Listen now on:
This week’s pick: “London’s Brilliant Parade,” released on Brutal Youth (1994)
Gary Stewart: “If something you missed didn’t even exist, it was just an ideal…”
That line comes from “All This Useless Beauty,” wherein Costello looks at the downside and dangers of indulging in the fallacy of nostalgia. It also applies here—but in a much more upbeat way—when he sings about the joys of projecting an almost giddy, surreal fantasy onto the idea of place. And what a place it is, especially when you experience it the way E.C. does here.
It’s one of E.C.’s most cinematic songs—like an audio-only version of the Umbrellas of Cherbourg or An American in Paris—rooted in what seems like a dream state, where seemingly incomparable sights and sounds abound, where lions and tigers have escaped from the zoo, and laissez-faire speculators finally get their just desserts. Yeah, there are some dark notes, but they never break the mood. It’s a warts-and-all love affair—a predecessor of sorts to his New York love letter “I’m In the Mood Again”—celebrating London’s beauty, its folly, its vanity, and its eccentricity.

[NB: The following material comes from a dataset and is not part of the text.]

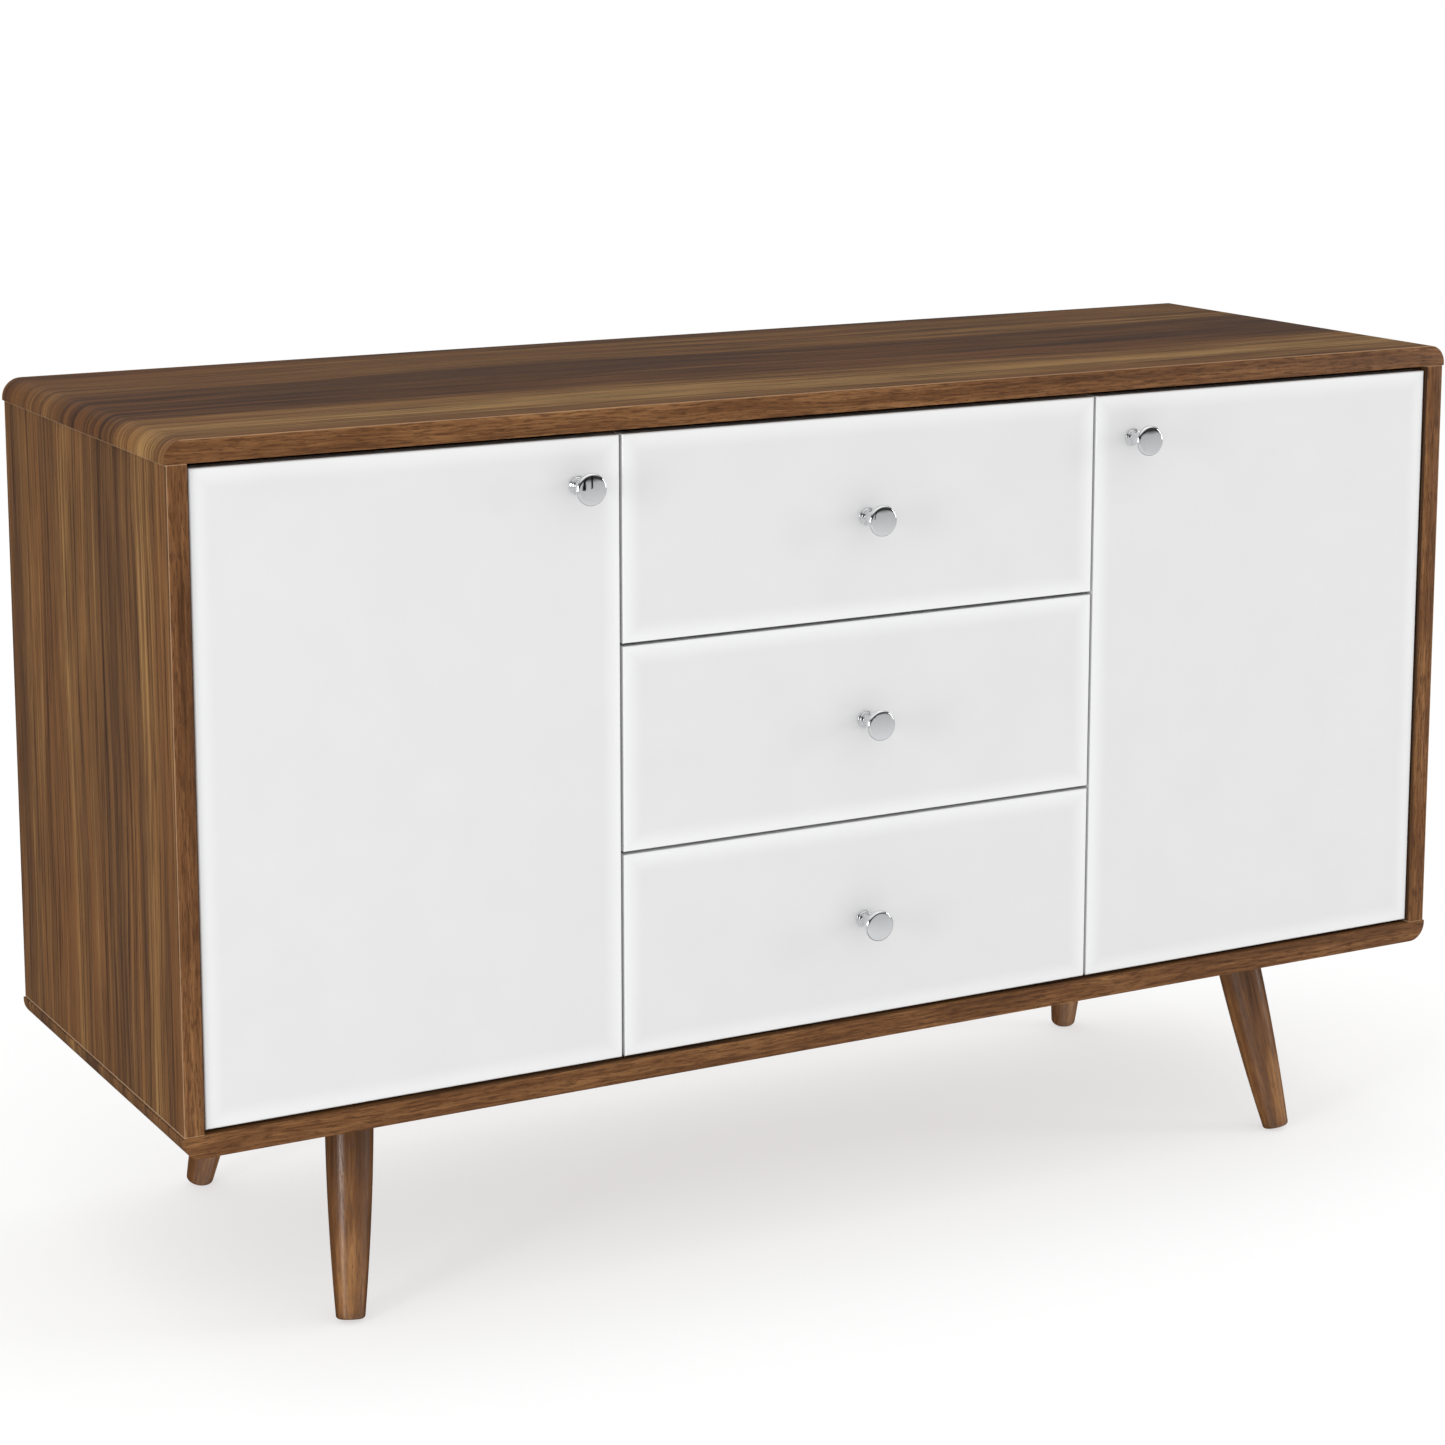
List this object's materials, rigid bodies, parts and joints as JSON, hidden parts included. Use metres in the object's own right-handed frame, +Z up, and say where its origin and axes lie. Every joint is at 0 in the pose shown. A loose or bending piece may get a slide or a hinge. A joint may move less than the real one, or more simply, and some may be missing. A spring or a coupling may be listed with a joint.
{
  "type": "sideboard",
  "caption": "Low walnut-finished sideboard on splayed tapered legs, with white hinged doors at its ends, a stack of white drawers on ball slides between them, and small round metal knobs.",
  "frame": {"origin": "on the floor, under the middle of the whole object with its knobs", "axes": "+X along the width towards the right-hand door as seen from the front, +Y from the fronts to the back, +Z up"},
  "size_m": [1.194, 0.4194, 0.713],
  "materials": {
    "walnut_board": "satin walnut-grain laminate",
    "leg_wood": "satin walnut-stained solid wood",
    "white_lacquer": "white gloss lacquer on fibreboard",
    "chrome": "polished",
    "drawer_board": "pale melamine-faced board",
    "back_board": "printed walnut-grain hardboard",
    "zinc_steel": "zinc plated",
    "nickel_steel": "nickel plated",
    "black_steel": "black powder coat",
    "dowel_wood": "bare beech"
  },
  "bodies": {
    "carcase": {"top_board": "walnut_board", "bottom_board": "walnut_board", "left_side_panel": "walnut_board", "right_side_panel": "walnut_board", "left_divider": "walnut_board", "right_divider": "walnut_board", "back_panels": "back_board", "left_shelf": "walnut_board", "right_shelf": "walnut_board", "shelf_pins": "zinc_steel", "front_left_leg": "leg_wood", "back_left_leg": "leg_wood", "front_right_leg": "leg_wood", "back_right_leg": "leg_wood", "leg_plates": "black_steel", "leg_plate_screws": "zinc_steel", "leg_hanger_bolts": "zinc_steel", "cam_locks": "zinc_steel", "cam_bolts": "zinc_steel", "dowels": "dowel_wood", "slide_rails": "zinc_steel", "hinge_arms": "nickel_steel", "hinge_arm_screws": "zinc_steel"},
    "left_door": {"left_door_panel": "white_lacquer", "left_door_knob": "chrome", "left_door_knob_screw": "zinc_steel", "left_hinge_cups": "nickel_steel", "left_hinge_pins": "zinc_steel", "left_hinge_cup_screws": "zinc_steel"},
    "right_door": {"right_door_panel": "white_lacquer", "right_door_knob": "chrome", "right_door_knob_screw": "zinc_steel", "right_hinge_cups": "nickel_steel", "right_hinge_pins": "zinc_steel", "right_hinge_cup_screws": "zinc_steel"},
    "bottom_drawer": {"bottom_drawer_front": "white_lacquer", "bottom_drawer_sides": "drawer_board", "bottom_drawer_back": "drawer_board", "bottom_drawer_bottom": "drawer_board", "bottom_drawer_knob": "chrome", "bottom_drawer_knob_screw": "zinc_steel", "bottom_slide_members": "zinc_steel"},
    "middle_drawer": {"middle_drawer_front": "white_lacquer", "middle_drawer_sides": "drawer_board", "middle_drawer_back": "drawer_board", "middle_drawer_bottom": "drawer_board", "middle_drawer_knob": "chrome", "middle_drawer_knob_screw": "zinc_steel", "middle_slide_members": "zinc_steel"},
    "top_drawer": {"top_drawer_front": "white_lacquer", "top_drawer_sides": "drawer_board", "top_drawer_back": "drawer_board", "top_drawer_bottom": "drawer_board", "top_drawer_knob": "chrome", "top_drawer_knob_screw": "zinc_steel", "top_slide_members": "zinc_steel"},
    "bottom_ball_cages": {"bottom_ball_cages": "zinc_steel"},
    "middle_ball_cages": {"middle_ball_cages": "zinc_steel"},
    "top_ball_cages": {"top_ball_cages": "zinc_steel"}
  },
  "joints": [
    {"name": "left_door_swing", "type": "hinge", "parent": "carcase", "child": "left_door", "pos_m": [-0.5592, -0.17475, 0.4383], "axis": [0, 0, -1], "range_deg": [0, 95]},
    {"name": "right_door_swing", "type": "hinge", "parent": "carcase", "child": "right_door", "pos_m": [0.5592, -0.17475, 0.4383], "axis": [0, 0, 1], "range_deg": [0, 95]},
    {"name": "bottom_drawer_slide", "type": "slide", "parent": "carcase", "child": "bottom_drawer", "axis": [0, -1, 0], "range_m": [0, 0.26]},
    {"name": "middle_drawer_slide", "type": "slide", "parent": "carcase", "child": "middle_drawer", "axis": [0, -1, 0], "range_m": [0, 0.26]},
    {"name": "top_drawer_slide", "type": "slide", "parent": "carcase", "child": "top_drawer", "axis": [0, -1, 0], "range_m": [0, 0.26]},
    {"name": "bottom_cage_slide", "type": "slide", "parent": "carcase", "child": "bottom_ball_cages", "axis": [0, -1, 0], "range_m": [0, 0.13]},
    {"name": "middle_cage_slide", "type": "slide", "parent": "carcase", "child": "middle_ball_cages", "axis": [0, -1, 0], "range_m": [0, 0.13]},
    {"name": "top_cage_slide", "type": "slide", "parent": "carcase", "child": "top_ball_cages", "axis": [0, -1, 0], "range_m": [0, 0.13]}
  ],
  "couplings": [
    {"joint": "bottom_cage_slide", "follows": "bottom_drawer_slide", "ratio": 0.5},
    {"joint": "middle_cage_slide", "follows": "middle_drawer_slide", "ratio": 0.5},
    {"joint": "top_cage_slide", "follows": "top_drawer_slide", "ratio": 0.5}
  ]
}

I love the way the many moods come rushing in with the music’s stops and starts, along with a grab bag of sounds, production techniques, and a “throw everything you’ve got at it” approach (courtesy of Steve Nieve in peak form) that doesn’t sound at all random and shows off what the Attractions were capable of. This is less the Attractions that gave us This Year’s Model and that archetypical aggressive sound and more the Attractions of Imperial Bedroom, who were capable of so much more layered, sophisticated, and whimsical sounds when given the chance.
As an L.A. resident, I’m jealous we didn’t get something like this instead of the completely punishing “Heathen Town.” Maybe if we clean up our act someday . . .
David Gorman: Readers should know that our debates about which Costello song to dig into each week consist mostly of one of us blurting out a song name and the other either saying, “Eeeeh . . .” or “Yeah, that’s a good one.” Sometimes rejections are more nuanced, such as “We’ve done a lot of downers lately . . . can we pick something more upbeat?” or “Let’s hold off on the (fill in genre) for a while.” So while it might seem like we are telling some sort of ongoing story from one song to another, it’s never intentional. The only deliberate aspect of our decision-making is to skip around Costello’s discography to show its breadth while mostly focusing on songs we don’t think most (casual) fans stopped to appreciate. I’m bringing this up to say that it’s a coincidence we’re talking about “London’s Brilliant Parade” the week after we dove into “Hoover Factory.” And it’s not just the parallels between two songs evoking nostalgia for London (or, in the case of “Hoover Factory,” a place “five miles out of London”), but in my own experience with these songs.
“London’s Brilliant Parade” is a song that immediately appealed to me for its surface thrills—it’s Costello’s own “Penny Lane,” complete with nostalgic sound effects and a breezy music-hall melody worthy of McCartney himself. I loved the way it shifted from wistful to sinister, splitting dreams from reality. But the lyrics were largely lost on me. Having never been to London when I first heard the song, the lyric I seized on (and failed to cleverly work into conversation) was that bit about “having the time of my life . . . or something quite like it.” I still love it and wish I could claim it as my own, but I came to realize I’d been using it wrong: It wasn’t actually a more literate and less bombastic version of adding “. . . not!” to the end of a sarcastic observation, as I’d interpreted it (longtime readers of this feature will note my proud history of misreading lyrics), but rather a way of evoking the thrill of recollections better than the events that created them.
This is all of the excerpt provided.